Reproduce exactly the lines from the one containing "for number, place" through the one containing "bpy.context.scene.collection.objects.link(empty)", both included, and nothing else.

STORED DATA —
=====
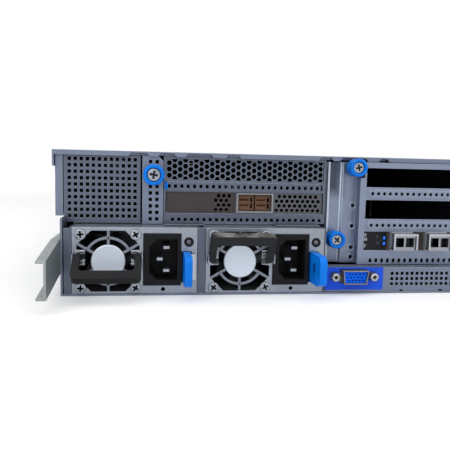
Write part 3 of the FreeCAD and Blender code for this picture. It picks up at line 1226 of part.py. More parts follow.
def memory_modules():
    top = BOARD_TOP + 8
    return [block(x - 0.6, x + 0.6, y - 66.5, y + 66.5, top, top + 28) for x, y in memory_places()]


def cpu_heatsink(x, y):
    """Finned heat sink drawn as one comb section along the air flow."""
    low = BOARD_TOP + 6
    base, high = low + 6, low + 46
    fins, pitch, thick = 11, 6.6, 1.2
    half = (fins - 1) * pitch / 2 + thick / 2
    points = [(x - half, low), (x + half, low)]
    for k in reversed(range(fins)):
        right = x - half + k * pitch + thick
        points += [(right, high), (right - thick, high)]
        if k:
            points += [(right - thick, base), (right - pitch, base)]
    return prism(points, y - 54, Vector(0, 108, 0), "xz")


def air_duct():
    """Moulded hood over processors and memory, open to the fans and to the rear."""
    x_cpu = cpu_centres()[1][0]
    y = cpu_centres()[0][1]
    half = x_cpu + 72
    low, high, wall = BOARD_TOP, 76.0, 1.6
    section = [(-half, low), (-half, high - 10), (-half + 10, high), (half - 10, high),
               (half, high - 10), (half, low), (half - wall, low), (half - wall, high - 10.6),
               (half - 10.6, high - wall), (-half + 10.6, high - wall),
               (-half + wall, high - 10.6), (-half + wall, low)]
    return prism(section, y - 80, Vector(0, 150, 0), "xz")


def power_board():
    """Board that the power supplies plug into, with its two receptacles."""
    y = Y_REAR + PSU_LENGTH + 5.0
    x0, x1 = across(BAY_LEFT), across(PSU_LEFT[1] + PSU_WIDTH)
    board = block(x0, x1, y + 10, y + 10 + BOARD, SHEET, DECK_Z)
    sockets = []
    for index in range(2):
        left, low = psu_origin(index)
        socket = cut(block(left + 16, left + PSU_WIDTH - 10, y, y + 10, low + 13, low + 23),
                     block(left + 19, left + PSU_WIDTH - 13, y - 1, y + 6, low + 16.7,
                           low + 17.3 + BOARD))
        sockets.append(socket)
    return fuse(board, *sockets)


def standoffs():
    """Hexagonal posts pressed into the floor, under the main board."""
    y_rows = (Y_MAIN + 20, Y_MAIN + 215, FAN_Y - 30)
    x_columns = (-30.0, 90.0, CAGE_HALF - 14.6)
    return [rod_z(x, y, 3.2, SHEET, BOARD_Z, 6) for x in x_columns for y in y_rows]


# ------------------------------------------------------------------- write
def main():
    os.makedirs("parts", exist_ok=True)
    export("chassis_pan", chassis_pan())
    export("top_cover", top_cover())
    export("cover_latch", cover_latch())
    export("front_cover", front_cover())
    export("mounting_ears", *mounting_ears())
    export("power_button", power_button())
    export("rack_rails", rail(), mirrored(rail()))
    export("left_vent_plate", left_vent_plate())
    export("module_bracket", module_bracket())
    export("middle_module", middle_module())
    export("hex_blank_panel", hex_blank_panel())
    export("expansion_card", *expansion_card())
    export("card_connectors", *card_connectors())
    export("middle_riser", middle_riser())
    export("right_riser", right_riser())
    export("slot_blanks", *slot_blanks())
    export("network_card", *network_card())
    export("io_strip", io_strip())
    export("vga_plate", vga_plate())
    export("vga_connector", *vga_connector())
    export("io_ports", *io_ports())
    export("psu_bay", psu_bay())
    export("power_board", power_board())
    for number, s in enumerate(CAGE_X, 1):
        export("transceiver_%d" % number, transceiver(s))
        export("bail_%d" % number, bail(s))
    for index in range(2):
        number = index + 1
        export("psu_%d_case" % number, psu_case(index))
        export("psu_%d_grille" % number, psu_grille(index))
        export("psu_%d_rotor" % number, psu_rotor(index))
        export("psu_%d_inlet" % number, *psu_inlet(index))
        export("psu_%d_handle" % number, psu_handle(index))
        export("psu_%d_latch" % number, psu_latch(index))
    upper, lower = flange_screws()
    places = ((*bracket_screw(), Y_MAIN - THIN - SEAT, 6.4), (*lower, Y_MAIN, 5.5),
              (*upper, Y_FLANGE, 5.6), (*right_screw(), Y_RISER, 5.5))
    for number, place in enumerate(places, 1):
        export("thumbscrew_%d" % number, thumbscrew(*place))
    export("drive_cage", drive_cage())
    for number, index in enumerate(CARRIERS, 1):
        export("drive_%d_carrier" % number, *carrier(index))
        export("drive_%d_lever" % number, carrier_lever(index))
    export("bay_blanks", *bay_blanks())
    export("backplane", backplane())
    export("fan_frames", *fan_frames())
    export("fan_bracket", fan_bracket())
    for index in range(FAN_COUNT):
        export("fan_rotor_%d" % (index + 1), system_rotor(index))
    export("motherboard", motherboard())
    export("memory_modules", *memory_modules())
    export("cpu_heatsinks", *[cpu_heatsink(x, y) for x, y in cpu_centres()])
    export("air_duct", air_duct())


main()
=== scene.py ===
"""Finishes and fine pieces of a 2U rack server, built round its CAD frame."""
import json
import math

import bmesh
import bpy
from mathutils import Matrix, Vector


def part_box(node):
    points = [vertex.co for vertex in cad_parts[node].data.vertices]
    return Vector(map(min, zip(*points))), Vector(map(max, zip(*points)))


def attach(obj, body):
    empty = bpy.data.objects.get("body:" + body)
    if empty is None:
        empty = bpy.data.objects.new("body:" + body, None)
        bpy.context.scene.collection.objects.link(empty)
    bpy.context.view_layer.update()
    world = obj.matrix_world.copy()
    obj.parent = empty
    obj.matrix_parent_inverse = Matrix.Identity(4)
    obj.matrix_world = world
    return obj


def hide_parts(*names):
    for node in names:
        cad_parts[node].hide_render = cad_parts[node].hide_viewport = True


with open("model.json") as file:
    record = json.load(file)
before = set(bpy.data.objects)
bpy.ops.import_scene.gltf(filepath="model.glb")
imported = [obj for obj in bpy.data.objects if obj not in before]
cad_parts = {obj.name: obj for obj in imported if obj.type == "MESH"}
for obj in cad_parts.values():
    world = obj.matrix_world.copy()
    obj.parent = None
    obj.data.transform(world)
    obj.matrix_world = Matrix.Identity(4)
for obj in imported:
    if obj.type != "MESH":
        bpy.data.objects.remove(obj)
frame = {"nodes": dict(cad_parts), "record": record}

bl_info = {
    "name": "Rack server finishes",
    "version": (1, 0, 0),
    "blender": (4, 5, 0),
    "location": "3D View > Sidebar > Rack server",
    "description": "Gives a 2U rack server its finishes, screws, fans and small fittings",
    "category": "Object",
}

MM = 0.001
JOINTS = {joint["name"]: joint for joint in frame["record"]["behaviour"]["joints"]}
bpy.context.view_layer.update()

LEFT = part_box("top_cover")[0].x
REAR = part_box("psu_bay")[0].y
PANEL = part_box("left_vent_plate")[0].y
RIB_PROUD = 0.8 * MM
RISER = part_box("middle_riser")[0].y + RIB_PROUD
CARD_FACE = RISER + 1.0 * MM
POWER_SUPPLIES = (1, 2)

# Places on a power supply, from the lower left corner of its case.
LATCH_LEFT, LATCH_BOTTOM, LATCH_TOP = 65.0 * MM, 6.6 * MM, 25.0 * MM
INLET_LEFT, INLET_MIDDLE = 44.9 * MM, 20.4 * MM
STATUS_LIGHT = (68.4 * MM, 31.0 * MM)

# Places on the rear face: millimetres from its left edge, and levels above the floor.
FOLD_LINE = 181.4
FLANGE_HOLES = 189.2
FLANGE_HOLE_LEVELS = (54.7, 41.4, 27.2, 20.9)
SERIAL_JACKS = (288.0, 304.0)
NETWORK_JACKS = (330.0, 352.0)
VIDEO_LEVEL = 11.4 * MM
JACKSCREW_OFFSET = 12.495 * MM

# Heads on the sides, in metres: places along the server, or place and level.
RAIL_STUDS = (-0.30, -0.10, 0.10, 0.27)
EAR_STUDS = ((0.330, 0.012), (0.330, 0.036), (0.362, 0.012), (0.362, 0.036))
WALL_RIVETS = (-0.345, -0.20, -0.05, 0.10, 0.24, 0.36)
WALL_RIVET_LEVEL = 0.064

# How far each handle is raised above level, in degrees.
HANDLE_ANGLES = (-33.0, 58.0)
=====
TASK ANSWER —
    for number, place in enumerate(places, 1):
        export("thumbscrew_%d" % number, thumbscrew(*place))
    export("drive_cage", drive_cage())
    for number, index in enumerate(CARRIERS, 1):
        export("drive_%d_carrier" % number, *carrier(index))
        export("drive_%d_lever" % number, carrier_lever(index))
    export("bay_blanks", *bay_blanks())
    export("backplane", backplane())
    export("fan_frames", *fan_frames())
    export("fan_bracket", fan_bracket())
    for index in range(FAN_COUNT):
        export("fan_rotor_%d" % (index + 1), system_rotor(index))
    export("motherboard", motherboard())
    export("memory_modules", *memory_modules())
    export("cpu_heatsinks", *[cpu_heatsink(x, y) for x, y in cpu_centres()])
    export("air_duct", air_duct())


main()
=== scene.py ===
"""Finishes and fine pieces of a 2U rack server, built round its CAD frame."""
import json
import math

import bmesh
import bpy
from mathutils import Matrix, Vector


def part_box(node):
    points = [vertex.co for vertex in cad_parts[node].data.vertices]
    return Vector(map(min, zip(*points))), Vector(map(max, zip(*points)))


def attach(obj, body):
    empty = bpy.data.objects.get("body:" + body)
    if empty is None:
        empty = bpy.data.objects.new("body:" + body, None)
        bpy.context.scene.collection.objects.link(empty)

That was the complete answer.